Similarly, in Doster v. State, 2020 Ark. App. 456, at 3–4, 610 S.W.3d 685, 687, the circuit court “wonder[ed] aloud” as to why Doster chose a jury trial, and “speculated that it was the jury’s desire to run the sentences consecutively even though there was no recommendation on the verdict form, suggesting that it was an abuse of discretion because his decision was based on speculation about the jury’s intent.” Here, the circuit court did not speculate as to the jury’s intent. The circuit court refused the jury instructions regarding the options of consecutive or concurrent sentencing, showing that the court did not ever intend to consider the jury’s intent. Moreover, even if the court had allowed the instruction and the jury made a recommendation, the court “is not bound by a recommendation of the jury concerning a sentencing option under this section.” Ark. Code Ann. § 5-4-403(d). For the above reasons, we affirm.

Affirmed.

Harrison, C.J., and Barrett, J., agree.

Samantha J. Carpenter and John Wesley Hall, for appellant.

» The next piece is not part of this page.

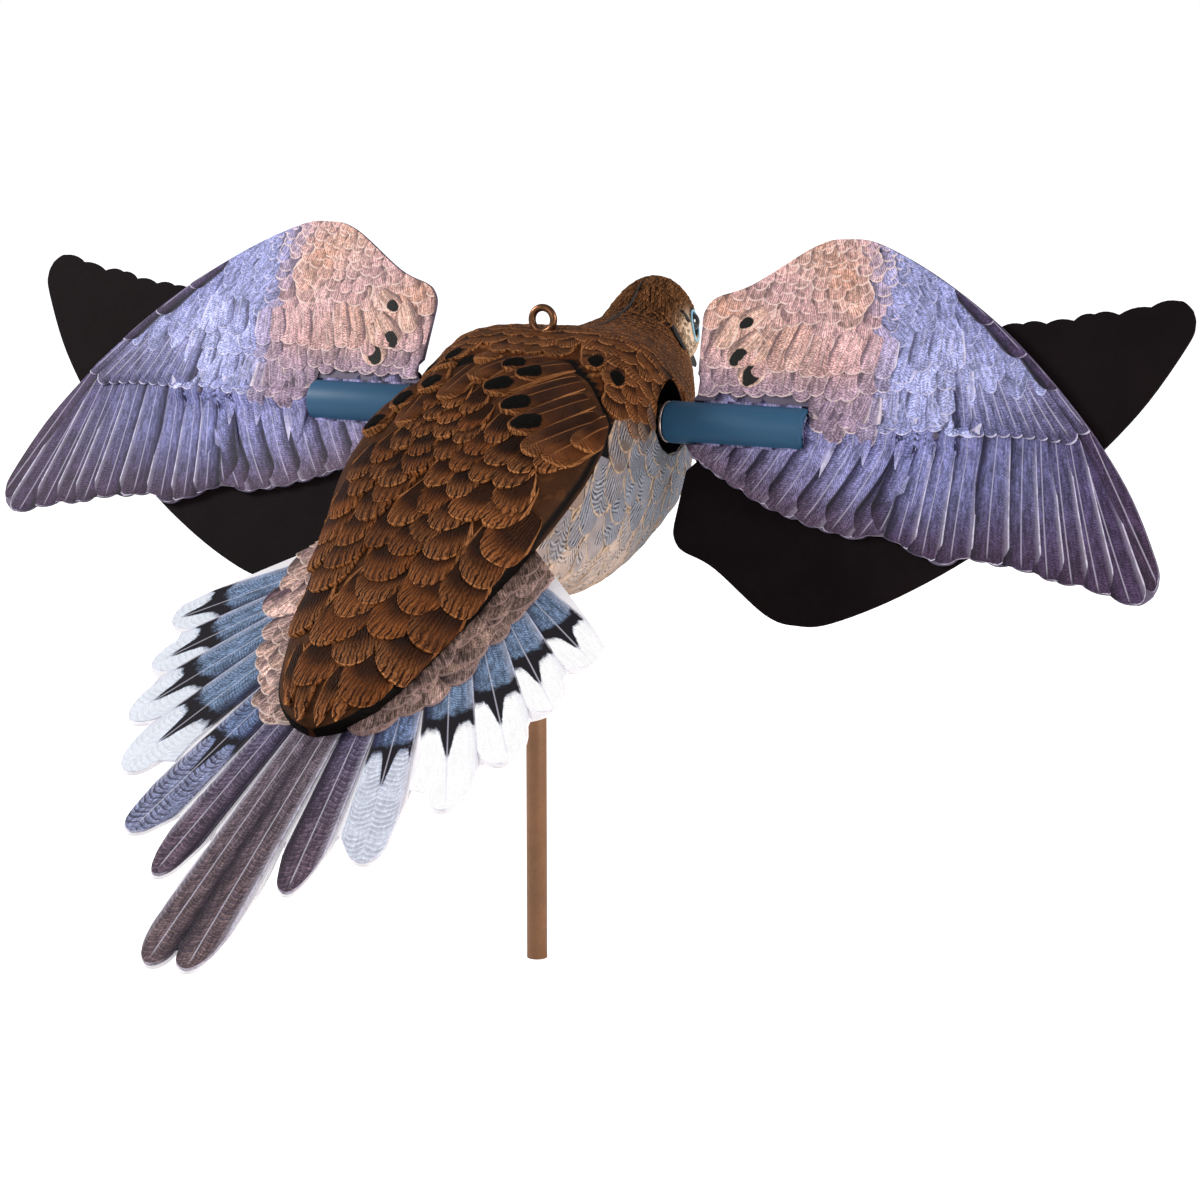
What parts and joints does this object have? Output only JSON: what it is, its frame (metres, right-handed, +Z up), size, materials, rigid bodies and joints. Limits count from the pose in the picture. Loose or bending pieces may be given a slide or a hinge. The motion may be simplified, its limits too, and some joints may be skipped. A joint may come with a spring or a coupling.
{
  "type": "motion dove decoy",
  "caption": "Flying dove decoy on a ground pole, with a flat tail fan and flat wing blades that spin on a cross shaft.",
  "frame": {"origin": "centre of the pole's cut foot, at the ground", "axes": "+Z up along the pole, -Y the way the dove faces, +X to the dove's left along the wing shaft"},
  "size_m": [0.4902, 0.3908, 0.2786],
  "materials": {
    "moulding": "dry-brushed brown paint, pale blue-grey belly",
    "tail_print": "printed sheet",
    "wing_print": "printed sheet",
    "dark_sheet": "matt, almost black",
    "bronze": "brown plated",
    "steel": "satin",
    "sleeve": "satin blue-grey",
    "pole": "tan paint"
  },
  "bodies": {
    "decoy": {"decoy_body": "moulding", "tail_fan": "tail_print", "hanging_ring": "bronze", "pole": "pole"},
    "wings": {"wing_shaft": "steel", "wing_hub_left": "steel", "wing_hub_right": "steel", "wing_sleeve_left": "sleeve", "wing_sleeve_right": "sleeve", "printed_blade_left": "wing_print", "printed_blade_right": "wing_print", "dark_blade_left": "dark_sheet", "dark_blade_right": "dark_sheet"}
  },
  "joints": [
    {"name": "wing_spin", "type": "hinge", "parent": "decoy", "child": "wings", "pos_m": [0, -0.014, 0.21], "axis": [1, 0, 0], "continuous": true}
  ]
}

Tim Griffin, Att’y Gen., by: Rebecca Kane, Ass’t Att’y Gen., for appellee.



[1]Cherry contends that the court, the State, and defense counsel’s mutual misunderstanding that defense counsel elicited Holland’s testimony regarding the “credible information” is material to the above analysis. He argues that the court based its decision to overrule Cherry’s contemporaneous objection to Holland’s testimony on the mistaken belief that it was defense counsel who opened the door to the victims’ credibility. We disagree. The record shows that the court overruled the objection, finding that Holland was allowed to testify regarding the steps she took in the investigation. There is no evidence that the misunderstanding factored into the court’s decision to overrule Cherry’s contemporaneous objection to Holland’s testimony. The record does reflect that the misunderstanding occurred the next day, when Cherry untimely moved for a mistrial.